5. Chance comes into play
As mentioned before, developers often face obstacles that cannot be forseen such as hardware failures, software glitches, unplanned logistical hurdles, and even personal health problems. The world around us has an entirely random way of complicating or delaying even the best-planned projects, and can leave us struggling to compensate through no fault of our own.
To simulate this element I chose to use dice, the literal symbol for chance, and have players roll them to settle ties.
Pro-tip: “rock, paper, scissors” is another method to let “developers” reslove disputes over parts for their projects. It allows for some strategy while remaining simple enough for a quick resolution.
6. Following the exercise with some insights
So much can be learned about the psychology of each participant by how they choose to solve the problems they are faced with. The developer who chose to re-create the Hulk was a team member who approached every task in our day to day projects by first searching for an “out of the box” solution. Salespeople or managers who are presented with this excercise can often be counted on producing a final product that has logistical limitations, but explaining that final product splendidly and winning over the “stakeholders.”
Fully engaged designers and coders often find themselves laughing at the observations of non-creative team members who participate. Complaints like “it kept changing,” or “it wasn’t clear what I was supposed to do to solve the problem,” or even “there weren’t enough pieces left for me to finish,” ring so true with the real world creative experience.

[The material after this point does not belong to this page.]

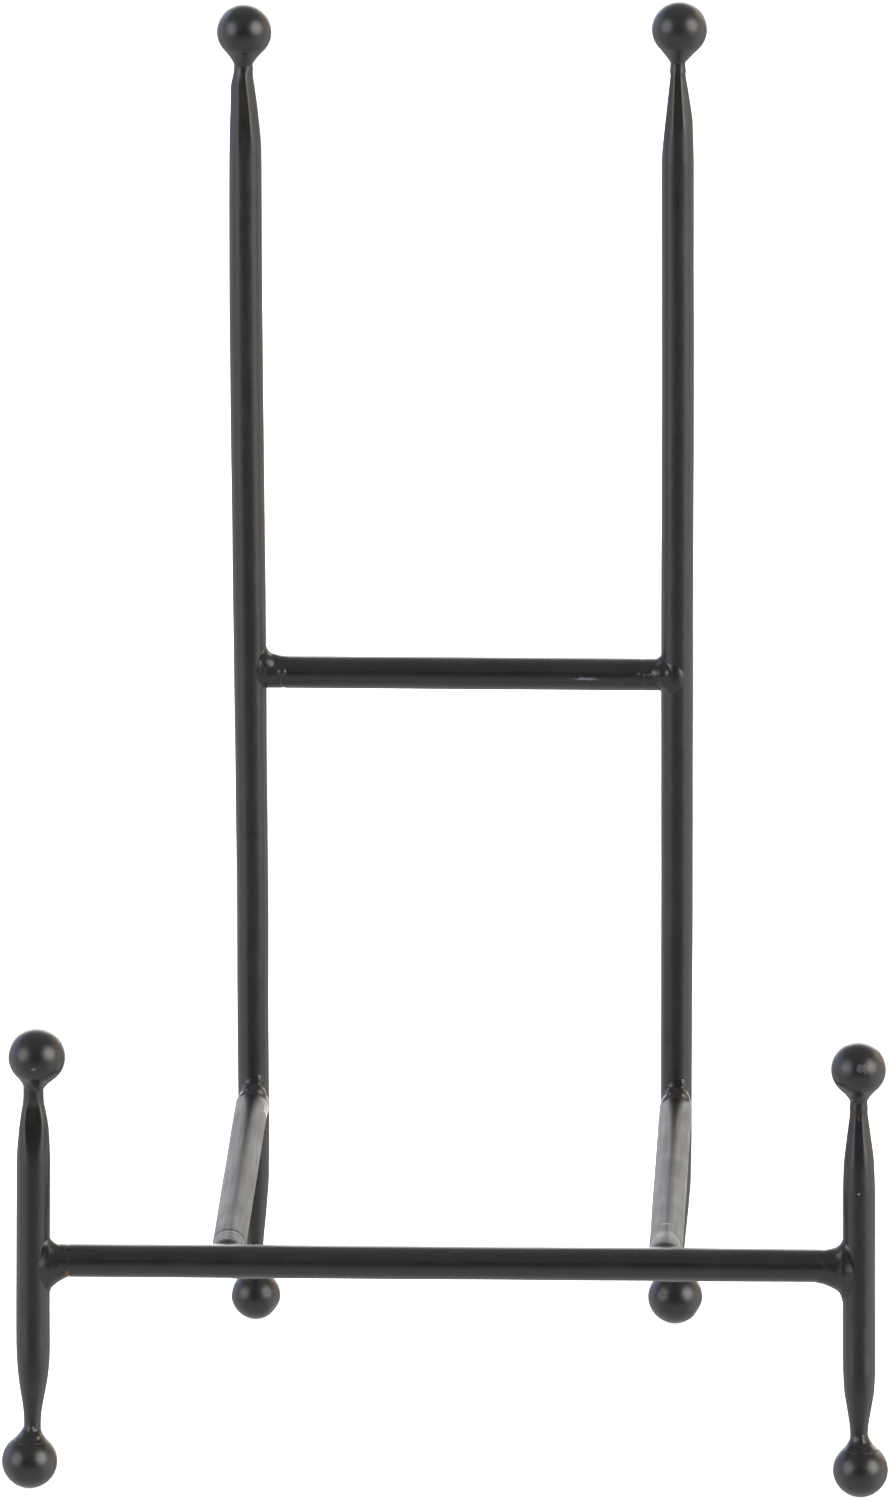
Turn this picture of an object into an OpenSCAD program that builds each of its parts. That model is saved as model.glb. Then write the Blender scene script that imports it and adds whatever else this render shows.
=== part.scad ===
// Tabletop display easel of round steel bar, with a ball at every open end.
// Origin: centre of the footprint, at the surface it stands on. +Z is up, the front faces -Y.

/* [Bar] */
// Diameter of the round bar that every piece is cut from
rod_d = 7; // [5:0.5:8.5]
// Diameter of the neck that an open end is drawn down to
neck_d = 3.6; // [2.6:0.1:4.4]
// Length from the ball to the start of the taper
neck_len = 2.5; // [1.5:0.1:4]
// Length of the taper at each end of an upright
upright_taper = 20; // [10:0.5:24]
// Length of the taper at each end of a post
post_taper = 15; // [8:0.5:18]

/* [Balls] */
// Diameter of the eight balls
ball_d = 12; // [10:0.5:15]

/* [Rear frame] */
// Length of an upright, from the centre of its foot ball to the centre of its top ball
upright_len = 291.5; // [240:0.5:360]
// Distance between the axes of the two uprights
upright_spacing = 96.5; // [70:0.5:118]
// Place of the middle crossbar, measured along the upright from the foot ball's centre
middle_at = 145; // [110:0.5:180]
// Angle that the uprights and the posts lean back from the vertical
lean = 10; // [4:0.5:20]

/* [Front frame] */
// Distance between the axes of the two posts
post_spacing = 182; // [150:0.5:230]
// Length from the front crossbar's axis up the post to the centre of its top ball
post_rise = 45; // [40:0.5:60]
// Length from the centre of a foot ball up the bar to the rail or crossbar above it
leg_len = 45.5; // [42:0.5:60]

/* [Side rails] */
// Length of a rail, from the axis of its upright to the axis of the front crossbar
rail_len = 87.5; // [60:0.5:120]

/* [Welds] */
// Height that the bead where two bars meet stands out over the bars
bead_rise = 1.5; // [1:0.1:2.5]
// Depth of the bead's centre inside the side of the bar that is met
bead_sink = 0.5; // [0.2:0.1:1]
// Gap between a bar's cut end and the bar that it meets, which the bead bridges
root_gap = 0.2; // [0.1:0.05:0.4]
// Angle between the neck and the side of the cone-shaped weld on its ball
flare = 36; // [30:1:45]
// Clearance between a weld and the steel under it
seat_gap = 0.05; // [0.02:0.01:0.1]

/* [Hidden] */
SIDES = ["left", "right"];
SIDE_PARTS = [
    "upright", "post", "side_rail",
    "top_ball", "rear_foot_ball", "post_ball", "front_foot_ball",
    "middle_bead", "rail_rear_bead", "rail_front_bead", "post_bead",
    "top_ball_weld", "rear_foot_ball_weld", "post_ball_weld", "front_foot_ball_weld"
];

$fn = 64;
TAPER_STEPS = 8;
PAINT = [0.16, 0.16, 0.17];
PAINTED_WELD = [0.24, 0.23, 0.22];

rod_r = rod_d / 2;
neck_r = neck_d / 2;
ball_r = ball_d / 2;
bead_r = rod_r + bead_rise;
bead_out = rod_r - bead_sink;
upright_x = upright_spacing / 2;
post_x = post_spacing / 2;
reach = 4 * rod_d;

// Places in the side view, as [y, z]. The foot balls stand on z = 0, and y = 0 halves the depth.
along = [sin(lean), cos(lean)];
rear_foot = [(rail_len - upright_len * sin(lean)) / 2, ball_r];
rail_rear = rear_foot + leg_len * along;
rail_front = rail_rear - [rail_len, 0];
front_foot = rail_front - leg_len * along;
middle = rear_foot + middle_at * along;
rear_top = rear_foot + upright_len * along;
post_top = rail_front + post_rise * along;

function sign_of(side) = side == "left" ? -1 : 1;

// Goes from 0 to 1 with t, and is steepest halfway
function ease(t) = (t + t * t * (3 - 2 * t)) / 2;

// Moves its children to x and a place of the side view
module at(x, place) {
    translate([x, place[0], place[1]])
        children();
}

// The same, with +Z turned to run up along the lean
module leaning(x, place) {
    at(x, place)
        rotate([-lean, 0, 0])
            children();
}

// Turns +Z to point back, along +Y
module backward() {
    rotate([-90, 0, 0])
        children();
}

// Turns +Z to point right, along +X, or left, along -X
module sideways(direction = 1) {
    rotate([0, direction * 90, 0])
        children();
}

// Half outline of a drawn end, from the ball towards the middle of the bar, as [radius, height]
function end_points(taper) = [
    for (i = [0 : TAPER_STEPS])
        let (t = i / TAPER_STEPS)
            [neck_r + (rod_r - neck_r) * ease(t), ball_r + neck_len + taper * t]
];

// A bar along +Z that reaches between two balls, the first at the origin, drawn down at both ends
module drawn_bar(length, taper) {
    lower = concat([[0, ball_r + seat_gap], [neck_r, ball_r + seat_gap]], end_points(taper));
    upper = [for (i = [len(lower) - 1 : -1 : 0]) [lower[i][0], length - lower[i][1]]];
    rotate_extrude()
        polygon(concat(lower, upper));
}

module upright(side) {
    color(PAINT)
        leaning(sign_of(side) * upright_x, rear_foot)
            drawn_bar(upright_len, upright_taper);
}

module post(side) {
    color(PAINT)
        leaning(sign_of(side) * post_x, front_foot)
            drawn_bar(leg_len + post_rise, post_taper);
}

// A level bar from side to side, cut square just short of the bars that it meets
module crossbar(spacing, place) {
    length = spacing - rod_d - 2 * root_gap;
    color(PAINT)
        at(-length / 2, place)
            sideways()
                cylinder(r = rod_r, h = length);
}

module middle_crossbar() {
    crossbar(upright_spacing, middle);
}

module front_crossbar() {
    crossbar(post_spacing, rail_front);
}

// A level round bar from just behind the front crossbar to just before the leaning upright
module rail_bar(x, radius, gap) {
    difference() {
        at(x, rail_front)
            backward()
                translate([0, 0, rod_r + gap])
                    cylinder(r = radius, h = rail_len);
        leaning(x, rail_rear)
            translate([-reach / 2, -rod_r - gap, -reach])
                cube([reach, 2 * reach, 2 * reach]);
    }
}

module side_rail(side) {
    color(PAINT)
        rail_bar(sign_of(side) * upright_x, rod_r, root_gap);
}

module ball(x, place) {
    color(PAINT)
        at(x, place)
            sphere(ball_r);
}

module top_ball(side) {
    ball(sign_of(side) * upright_x, rear_top);
}

module rear_foot_ball(side) {
    ball(sign_of(side) * upright_x, rear_foot);
}

module post_ball(side) {
    ball(sign_of(side) * post_x, post_top);
}

module front_foot_ball(side) {
    ball(sign_of(side) * post_x, front_foot);
}

// The steel under a bead, a little larger than it is, is cut out of the bead
module leaning_cut(x, place) {
    leaning(x, place)
        cylinder(r = rod_r + seat_gap, h = 2 * reach, center = true);
}

module crossbar_cut(x, place) {
    at(x - sign(x) * (rod_r + root_gap - seat_gap), place)
        sideways(-sign(x))
            cylinder(r = rod_r + seat_gap, h = reach);
}

module rail_cut(x) {
    rail_bar(x, rod_r + seat_gap, root_gap - seat_gap);
}

// The bead at the end of a crossbar, where it meets the leaning bar at x.
// The sphere of each bead is turned so that its poles lie inside the bars.
module crossbar_bead(x, place) {
    color(PAINTED_WELD)
        difference() {
            at(x - sign(x) * bead_out, place)
                sideways()
                    sphere(bead_r);
            leaning_cut(x, place);
            crossbar_cut(x, place);
        }
}

module middle_bead(side) {
    crossbar_bead(sign_of(side) * upright_x, middle);
}

module post_bead(side) {
    crossbar_bead(sign_of(side) * post_x, rail_front);
}

module rail_rear_bead(side) {
    x = sign_of(side) * upright_x;
    color(PAINTED_WELD)
        difference() {
            at(x, rail_rear - [bead_out, 0])
                backward()
                    sphere(bead_r);
            leaning_cut(x, rail_rear);
            rail_cut(x);
        }
}

module rail_front_bead(side) {
    x = sign_of(side) * upright_x;
    color(PAINTED_WELD)
        difference() {
            at(x, rail_front + [bead_out, 0])
                backward()
                    sphere(bead_r);
            at(x, rail_front)
                sideways()
                    cylinder(r = rod_r + seat_gap, h = reach, center = true);
            rail_cut(x);
        }
}

// A cone that leaves the ball at the origin at a tangent and closes on the neck, which runs along +Z
module ball_weld() {
    inner = neck_r + seat_gap;
    tangent = ball_r * [cos(flare), sin(flare)];
    tip = (ball_r - inner * cos(flare)) / sin(flare);
    color(PAINTED_WELD)
        difference() {
            rotate_extrude()
                polygon([[inner, 0], [tangent[0], 0], tangent, [inner, tip]]);
            sphere(ball_r + seat_gap);
        }
}

module under_ball_weld() {
    mirror([0, 0, 1])
        ball_weld();
}

module top_ball_weld(side) {
    leaning(sign_of(side) * upright_x, rear_top)
        under_ball_weld();
}

module rear_foot_ball_weld(side) {
    leaning(sign_of(side) * upright_x, rear_foot)
        ball_weld();
}

module post_ball_weld(side) {
    leaning(sign_of(side) * post_x, post_top)
        under_ball_weld();
}

module front_foot_ball_weld(side) {
    leaning(sign_of(side) * post_x, front_foot)
        ball_weld();
}

middle_crossbar();
front_crossbar();
for (side = SIDES) {
    upright(side);
    post(side);
    side_rail(side);
    top_ball(side);
    rear_foot_ball(side);
    post_ball(side);
    front_foot_ball(side);
    middle_bead(side);
    rail_rear_bead(side);
    rail_front_bead(side);
    post_bead(side);
    top_ball_weld(side);
    rear_foot_ball_weld(side);
    post_ball_weld(side);
    front_foot_ball_weld(side);
}
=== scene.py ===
# %% [markdown]
# # A tabletop easel of forged round bar
#
# The easel is black painted steel: eight pieces of 7 mm round bar, eight balls and sixteen welds.
# Somebody cut the bar, hammered its open ends down to thin necks, and welded everything by hand.
# No two ends are alike, and that is what tells a forged thing from a turned one.
#
# This lesson builds each piece as a surface that numpy works out on a grid. A box-modelled
# cylinder with a bevel would be quicker, but its ends would all be equally round. A formula with
# a few numbers per piece keeps the hand-made differences and is short enough to read.

import bpy
import numpy as np
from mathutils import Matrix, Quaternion, Vector


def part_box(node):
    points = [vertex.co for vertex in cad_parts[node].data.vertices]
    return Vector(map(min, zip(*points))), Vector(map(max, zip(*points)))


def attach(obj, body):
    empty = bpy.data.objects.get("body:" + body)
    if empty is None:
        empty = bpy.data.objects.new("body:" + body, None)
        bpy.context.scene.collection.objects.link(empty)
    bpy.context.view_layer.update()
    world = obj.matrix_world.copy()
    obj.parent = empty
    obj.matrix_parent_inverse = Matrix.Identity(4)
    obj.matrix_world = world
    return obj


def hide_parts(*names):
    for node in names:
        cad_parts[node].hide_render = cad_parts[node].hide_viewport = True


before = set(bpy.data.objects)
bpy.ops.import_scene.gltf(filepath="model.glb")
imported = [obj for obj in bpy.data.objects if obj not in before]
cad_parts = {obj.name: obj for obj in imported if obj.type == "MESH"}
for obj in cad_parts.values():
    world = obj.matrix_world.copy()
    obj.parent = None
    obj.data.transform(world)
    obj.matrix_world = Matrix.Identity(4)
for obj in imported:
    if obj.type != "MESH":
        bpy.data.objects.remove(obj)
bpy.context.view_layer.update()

# %% [markdown]
# ## Places from the frame
#
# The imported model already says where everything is, so nothing is measured twice. A ball's box
# gives its centre and radius, a crossbar's box gives its axis, and the line between two balls is
# the axis of the bar that they sit on. All lengths below are in millimetres, because a smith
# thinks in millimetres. They are turned to metres once, when a mesh is made.

# %% Axes, radii and joints
MM = 0.001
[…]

It can be eye-opening for non-creative leaders to suddenly be aware of how scope change, deadlines, poor communication, and limited resources can challenge an otherwise “simple” project.
Pro-tip: use the post-exercise conversation as a time to hand out some training about communication and project scope. There’s no better time to change team culture than when your participants have had a chance to switch roles and see things from one another’s perspectives.